フェラーリ スタートの秘密
今シーズン、メルセデスがスタートに苦しむ一方、フェラーリは比較的いいスタートを決めている。その理由のひとつは彼らのクラッチ・パドルにあった。
スタートで使用するクラッチの仕様が変更されたことは、たびたびお伝えしている。昨年までクラッチ・パドルは二枚使用でき、ドライバーがすることは点灯しているライトが消えたら、一枚のパドルを離すことだけであった。
だが今年からクラッチ・パドルは一枚に制限された。物理的なクラッチ・パドルは二枚あってもいいのだが、機能的には同じでなければならない。
そのため、ドライバーは自分の指で最適なクラッチのバイトポイントを探り、見つけなければならない。そのため、今年のスタートでは何回も波乱が起こった。
この複雑になった手動クラッチでのスタートをうまくするために、フェラーリが採用した方法が興味深い。
ライバルチームはクラッチ・パドルが一枚に制限された今年も、昨年同様二枚のクラッチ・パドルを採用している。だがフェラーリはクラッチ・パドルを一枚にしてきた。だが彼らは単純にパドルを一枚にしたわけではなかった。
http://www.formula1.com/content/fom-website/en/latest/technical/2016/5/analysis—ferrari-wishbone-clutch–mercedes-steering-wheel-sett.html
この図を見てもらうとわかるように、フェラーリのパドルはその端でステアリングホイールと連結されている。
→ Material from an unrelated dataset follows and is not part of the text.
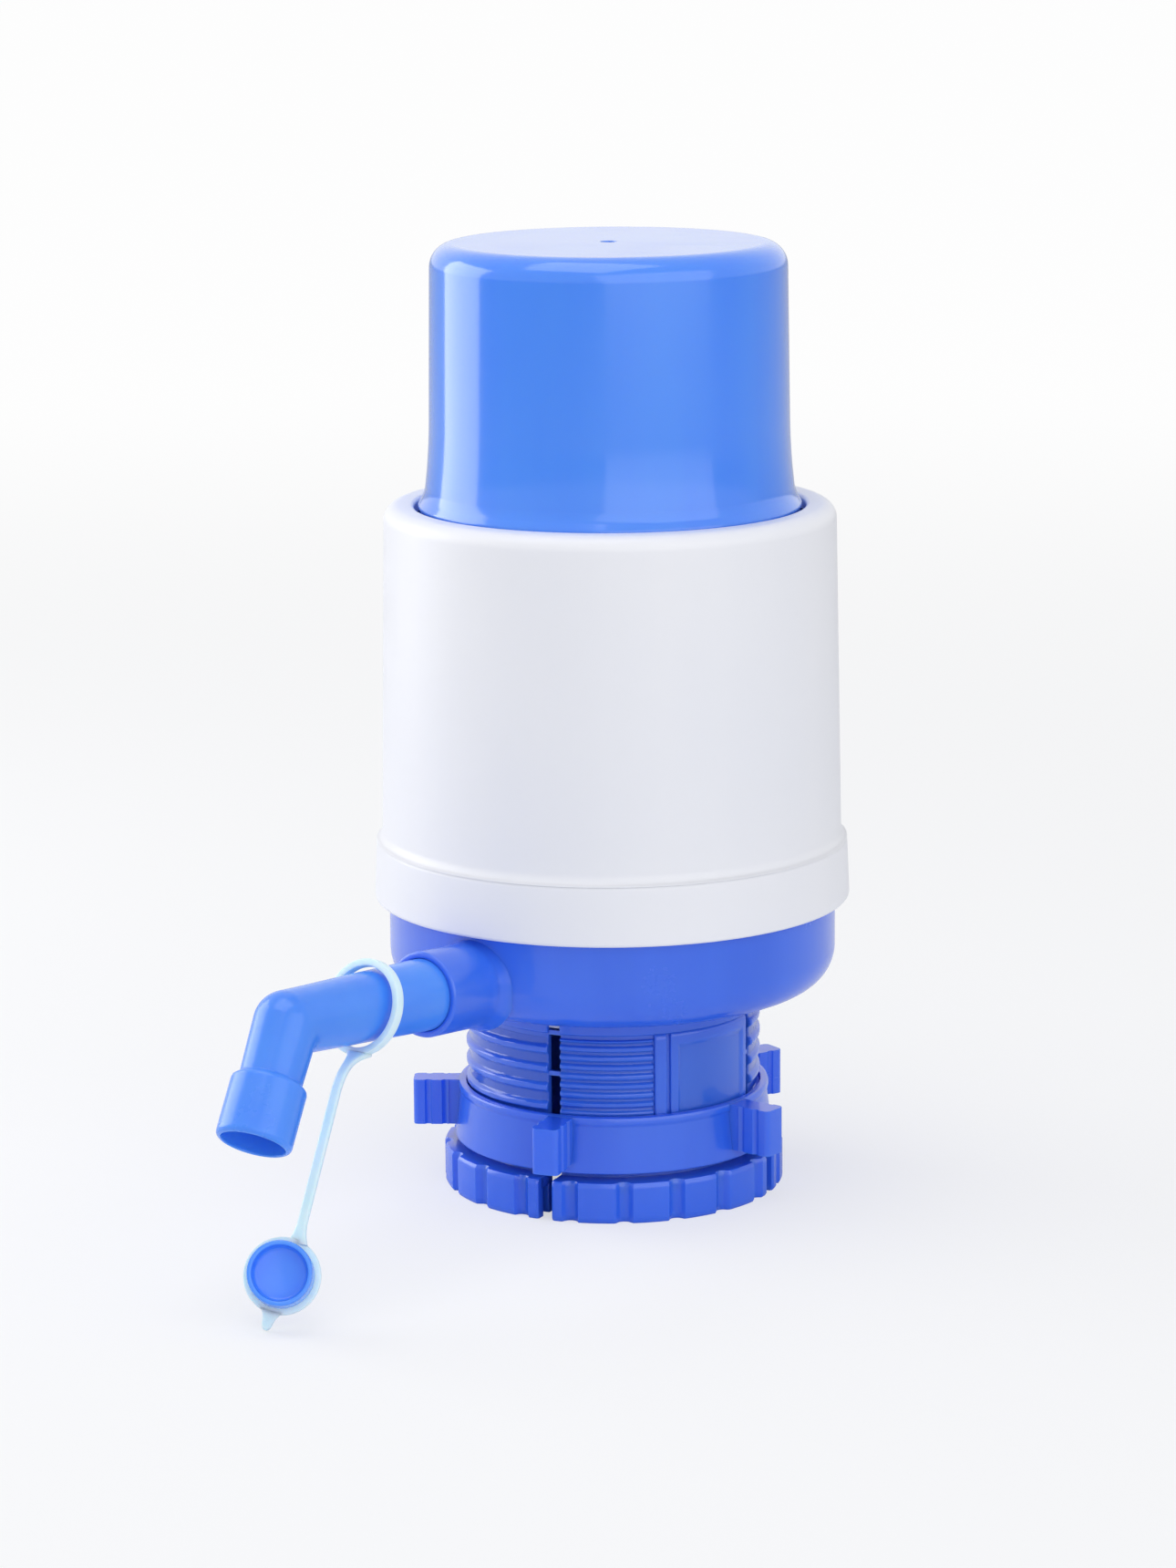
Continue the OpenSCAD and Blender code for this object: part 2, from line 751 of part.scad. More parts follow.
module neck_gasket() {
    gasket_r = neck_r + seat_in - fit_gap;
    color("gainsboro")
        annulus(gasket_r - gasket_w, gasket_r, collar_h - gasket_t, collar_h);
}

// The clamp ring runs on the collar's thread and is turned by its lugs
ring_low = foot_h + ring_gap;
ring_draft = 1.2;
ring_edge = 0.5;
lug_low = 1.9;
lug_drop = 0.2;
lug_corner_r = 1;
lug_groove_r = 0.7;
lug_groove_shares = [0.4, 0.72];
lug_root_share = 0.1;

module lug() {
    reach = ring_bore_r + lug_reach;
    root = ring_bore_r + ring_wall * lug_root_share;
    height = ring_h - lug_low - lug_drop;
    difference() {
        union() {
            translate([root, -lug_t / 2, 0]) cube([reach - lug_corner_r - root, lug_t, height]);
            translate([root, lug_corner_r - lug_t / 2, 0]) cube([reach - root, lug_t - 2 * lug_corner_r, height]);
            for (side = [-1, 1])
                translate([reach - lug_corner_r, side * (lug_t / 2 - lug_corner_r), 0])
                    cylinder(r = lug_corner_r, h = height);
        }
        for (side = [-1, 1], share = lug_groove_shares)
            translate([ring_bore_r + lug_reach * share, side * (lug_t / 2 + lug_groove_r / 2), -cut])
                cylinder(r = lug_groove_r, h = height + 2 * cut);
    }
}

module clamp_ring() {
    outer_low = ring_bore_r + ring_wall;
    outer_high = outer_low - ring_draft;
    color("royalblue")
        union() {
            rotate_extrude()
                polygon([[ring_bore_r, ring_low], [outer_low, ring_low],
                    [outer_high, ring_low + ring_h - ring_edge], [outer_high - ring_edge, ring_low + ring_h],
                    [ring_bore_r, ring_low + ring_h]]);
            around(lugs, lug_az)
                translate([0, 0, ring_low + lug_low]) lug();
        }
}

// The spout: a pipe that turns in the socket, a bend, and a nozzle with a cuff at its end
spout_end_gap = 1;
spout_in_s = socket_floor_s + spout_end_gap;
spout_wall = 1.7;
bend_wall = 1.25;
channel_step = 0.2;
bore_in_cuff = 1.9;
spout_bore_r = spout_r - spout_wall;
bend_bore_r = bend_r - bend_wall;
nozzle_channel_r = bend_bore_r - channel_step;
nozzle_bore_depth = cuff_len - bore_in_cuff;
cuff_edge = 1;
cuff_step = 0.9;
spout_ring_in = 3.9;
spout_ring_s = spout_in_s + spout_ring_in;
spout_groove_d = 0.95;
spout_groove_r = spout_r - spout_groove_d;
spout_ring_r = (spout_groove_d + socket_gap) / 2 - seal_gap;
spout_ring_w = 1.4;

module spout() {
    cuff_low = nozzle_len - cuff_len;
    color("royalblue")
        difference() {
            union() {
                on_spout() translate([0, 0, spout_in_s]) cylinder(r = spout_r, h = socket_s - spout_in_s);
                on_spout() translate([0, 0, socket_s]) cylinder(r1 = spout_r, r2 = bend_r, h = elbow_s - socket_s);
                on_nozzle() sphere(r = bend_r);
                on_nozzle() cylinder(r1 = bend_r, r2 = nozzle_r, h = cuff_low + cuff_step);
                on_nozzle()
                    rotate_extrude()
                        polygon(concat(
                            [[0, cuff_low], [nozzle_r, cuff_low], [cuff_r, cuff_low + cuff_step]],
                            arc(cuff_r - cuff_edge, nozzle_len - cuff_edge, cuff_edge, 0, 90, 4),
                            [[0, nozzle_len]]));
            }
            on_spout() translate([0, 0, spout_in_s - cut]) cylinder(r = spout_bore_r, h = socket_s - spout_in_s + cut);
            on_spout() translate([0, 0, socket_s]) cylinder(r1 = spout_bore_r, r2 = bend_bore_r, h = elbow_s - socket_s);
            on_nozzle() sphere(r = bend_bore_r);
            on_nozzle() cylinder(r = nozzle_channel_r, h = nozzle_len);
            on_nozzle() translate([0, 0, nozzle_len - nozzle_bore_depth]) cylinder(r = nozzle_bore_r, h = nozzle_len);
            on_spout()
                translate([0, 0, spout_ring_s])
                    annulus(spout_groove_r, spout_r + cut, -spout_ring_w / 2, spout_ring_w / 2);
        }
}

module spout_o_ring() {
    color("dimgray")
        on_spout()
            translate([0, 0, spout_ring_s])
                seal_ring((spout_groove_r + socket_bore_r) / 2, spout_ring_r);
}

// The tether: a loop round the spout, a strap that leans out, and an end ring whose tab rests on the floor
ring_out = 36.4;
ring_side = 10.4;
ring_face_az = 217;
ring_lean = 23;
ring_roll = 17;
entry_roll = 25;
ring_hole_r = 4;
tab_reach = 9.6;
tab_root_w = 3.6;
tab_tip_r = 0.9;
knee_out = 8;
bend_len = 6;
bend_steps = 8;
strap_in = 0.9;
strap_seat = 0.4;
ring_x = loop_s + ring_out;
ring_z = (tab_reach * cos(ring_roll) + tab_tip_r) * cos(ring_lean) + strap_t * sin(ring_lean);

// Directions: along the spout, away under it, and the foot of the leaning loop
along = [-cos(spout_tilt), 0, sin(spout_tilt)];
under = cos(spout_swivel) * [-sin(spout_tilt), 0, -cos(spout_tilt)] + sin(spout_swivel) * [0, -1, 0];
loop_foot = cos(loop_lean) * under + sin(loop_lean) * along;

// Directions of the end ring: down its face, along its tab and out of its face
face_down = [sin(ring_lean) * cos(ring_face_az), sin(ring_lean) * sin(ring_face_az), -cos(ring_lean)];
face_side = [-sin(ring_face_az), cos(ring_face_az), 0];
entry_way = cos(entry_roll) * face_down - sin(entry_roll) * face_side;
ring_face = cross(face_down, face_side);

// The strap's two ends, and the upright plane through them that it lies in
strap_start = [0, 0, spout_z] + loop_s * along + (loop_r + loop_wall - strap_seat) * loop_foot;
strap_end = [-ring_x, -ring_side, ring_z] - strap_t / 2 * ring_face - (ring_r - strap_in) * entry_way;
strap_run = strap_end - strap_start;
strap_az = atan2(strap_run.y, strap_run.x);

// The strap's line in that plane: outwards, round a bend and straight down to the end ring
line_start = [0, strap_start.z];
line_knee = line_start + [knee_out, 0];
line_end = [norm([strap_run.x, strap_run.y]), strap_end.z];
line_way = (line_end - line_knee) / norm(line_end - line_knee);
bend_end = line_knee + bend_len * line_way;

function bend_point(t) = pow(1 - t, 2) * line_start + 2 * t * (1 - t) * line_knee + t * t * bend_end;
function bend_way(t) = (1 - t) * (line_knee - line_start) + t * (bend_end - line_knee);
function square_to(way) = [-way.y, way.x] / norm(way) * strap_t / 2;

module strap() {
    bends = [for (i = [0:bend_steps]) i / bend_steps];
    upper = concat(
        [for (t = bends) bend_point(t) + square_to(bend_way(t))],
        [line_end + square_to(line_way)]);
    lower = concat(
        [line_end - square_to(line_way)],
        [for (i = [bend_steps:-1:0]) bend_point(bends[i]) - square_to(bend_way(bends[i]))]);
    translate([strap_start.x, strap_start.y, 0])
        rotate([90, 0, strap_az])
            translate([0, 0, -strap_w / 2])
                linear_extrude(height = strap_w)
                    polygon(concat(upper, lower));
}

// Turns children so that +Z is the way that the end ring faces and +X runs along its tab
module on_ring() {
    translate([-ring_x, -ring_side, ring_z])
        rotate([0, 0, ring_face_az])
            rotate([0, 90 - ring_lean, 0])
                rotate([0, 0, -ring_roll])
                    children();
}

module tether() {
    color("paleturquoise")
        union() {
            on_spout()
                translate([0, 0, loop_s])
                    rotate([0, loop_lean, 0])
                        annulus(loop_r, loop_r + loop_wall, -loop_w / 2, loop_w / 2);
            strap();
            on_ring()
                difference() {
                    translate([0, 0, -strap_t])
                        union() {
                            cylinder(r = ring_r, h = strap_t);
                            linear_extrude(height = strap_t)
                                polygon([[ring_r - cut, -tab_root_w / 2], [tab_reach, -tab_tip_r],
                                    [tab_reach, tab_tip_r], [ring_r - cut, tab_root_w / 2]]);
                            translate([tab_reach, 0, 0]) cylinder(r = tab_tip_r, h = strap_t);
                        }
                    translate([0, 0, -strap_t - cut]) cylinder(r = ring_hole_r, h = strap_t + 2 * cut);
                }
        }
}

// The stopper is a hollow plug on a stud, and a head behind holds it in the end ring
stud_r = ring_hole_r - fit_gap;
stud_head_r = 5.2;
stud_head_t = 1.2;
plug_wall = 0.9;
plug_floor_t = 3;
plug_edge = 0.5;

module stopper() {
    color("royalblue")
        on_ring()
            rotate_extrude()
                polygon([[0, -strap_t - stud_head_t], [stud_head_r, -strap_t - stud_head_t],
                    [stud_head_r, -strap_t], [stud_r, -strap_t], [stud_r, 0], [plug_r, 0],
                    [plug_r, plug_len - plug_edge], [plug_r - plug_edge, plug_len],
                    [plug_r - plug_wall, plug_len], [plug_r - plug_wall, plug_floor_t], [0, plug_floor_t]]);
}

press_cap();
intake_valve_disc();
intake_valve_cage();
bellows();
bellows_clamp_ring();
plate_screws();
valve_plate();
air_valve_disc();
air_valve_cage();
plate_seal();
housing();
base_cup();
riser_elbow();
riser_o_ring();
neck_collar();
neck_gasket();
clamp_ring();
spout();
spout_o_ring();
tether();
stopper();
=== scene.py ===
from math import copysign, cos, hypot, pi, radians, sin, sqrt, tan
import bmesh
import bpy
from mathutils import Matrix, Vector


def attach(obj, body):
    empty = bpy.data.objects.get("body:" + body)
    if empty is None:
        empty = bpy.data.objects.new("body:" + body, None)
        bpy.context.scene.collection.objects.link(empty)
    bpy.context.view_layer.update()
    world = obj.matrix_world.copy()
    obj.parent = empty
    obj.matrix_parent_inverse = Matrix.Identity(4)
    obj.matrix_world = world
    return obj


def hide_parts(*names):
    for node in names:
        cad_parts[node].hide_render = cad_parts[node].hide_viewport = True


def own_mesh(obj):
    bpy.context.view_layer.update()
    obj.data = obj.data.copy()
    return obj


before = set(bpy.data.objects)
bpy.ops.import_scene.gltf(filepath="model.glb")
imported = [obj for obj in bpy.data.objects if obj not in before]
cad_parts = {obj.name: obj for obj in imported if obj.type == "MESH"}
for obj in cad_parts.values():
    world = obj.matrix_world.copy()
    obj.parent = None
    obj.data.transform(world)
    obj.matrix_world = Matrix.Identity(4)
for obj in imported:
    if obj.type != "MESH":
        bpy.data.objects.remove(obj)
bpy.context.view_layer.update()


# View of the pump as it was photographed: from the front and a little above,
# by a 110 mm lens from nearly a metre away, with the spout towards the left.
def link_to_scene(name, data):
    """A new object in the scene for a camera, a lamp or a mesh."""
    thing = bpy.data.objects.new(name, data)
    bpy.context.scene.collection.objects.link(thing)
    return thing


view = bpy.data.cameras.new("view")
view.lens = 110
view.sensor_width = 36
view.clip_start = 0.05
view.clip_end = 200
camera = link_to_scene("view", view)
camera_place = Vector((-0.75139, -0.58034, 0.2849))
look_azimuth = radians(37.97)
look_down = radians(12.048)
look_roll = radians(-0.408)
look = Vector(
    (
        cos(look_azimuth) * cos(look_down),
        sin(look_azimuth) * cos(look_down),
        -sin(look_down),
    )
)
camera.matrix_world = (
    Matrix.Translation(camera_place)
    @ look.to_track_quat("-Z", "Y").to_matrix().to_4x4()
    @ Matrix.Rotation(look_roll, 4, "Z")
)
bpy.context.scene.camera = camera
bpy.context.scene.view_settings.view_transform = "Standard"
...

通常のクラッチ・パドルはステアリングの中央付近で接続されているのが通常である。
(左図の大きな赤矢印) 昨年のフェラーリのクラッチパドル (右図の大きな赤矢印)今年のフェラーリのクラッチパドル
http://www.formula1.com/content/fom-website/en/latest/technical/2016/3/analysis—the-single-clutch-race-start-returns.html
この方式でフェラーリは何をしようとしているのであろうか?
ステアリング中央付近でステアリングとつなぐと当然だが、パドルの長さは短くなる。パドルの長さが短くなると、少しパドルを動かすだけで、大きな動きがクラッチ・パドルに伝わり、間違えたときに失敗する可能性が大きくなる。
フェラーリのように、クラッチ・パドルの端でステアリングとつなぐと、クラッチ・パドルの長さを長く取ることができる。ステアリングの中央部分でつなるより、倍以上の長さを確保できる。
そうするとより少ない力でパドルを動かすことができ、クラッチ・パドルをより繊細に動かすことができ、最適なクラッチのバイトポイントを見つけやすくなるし、もし多少間違えた位置でクラッチをつないだとしても、許容範囲が広くなり、完全な失敗スタートを防ぐことができる。
このクラッチ・パドルがフェラーリのスタートがいい理由の一端であることは間違いない。
これは小学生の授業で習う、てこの原理の応用である。これほど簡単な原理であるが、それをこのようなクラッチ・パドルに応用することを考えることは、なかなかできることではない。
これを考え出した人は頭が良いと唸らざるを得ない。
今後のこの方式は他のチームも模倣して、F1のスタンダードになっていくだろう。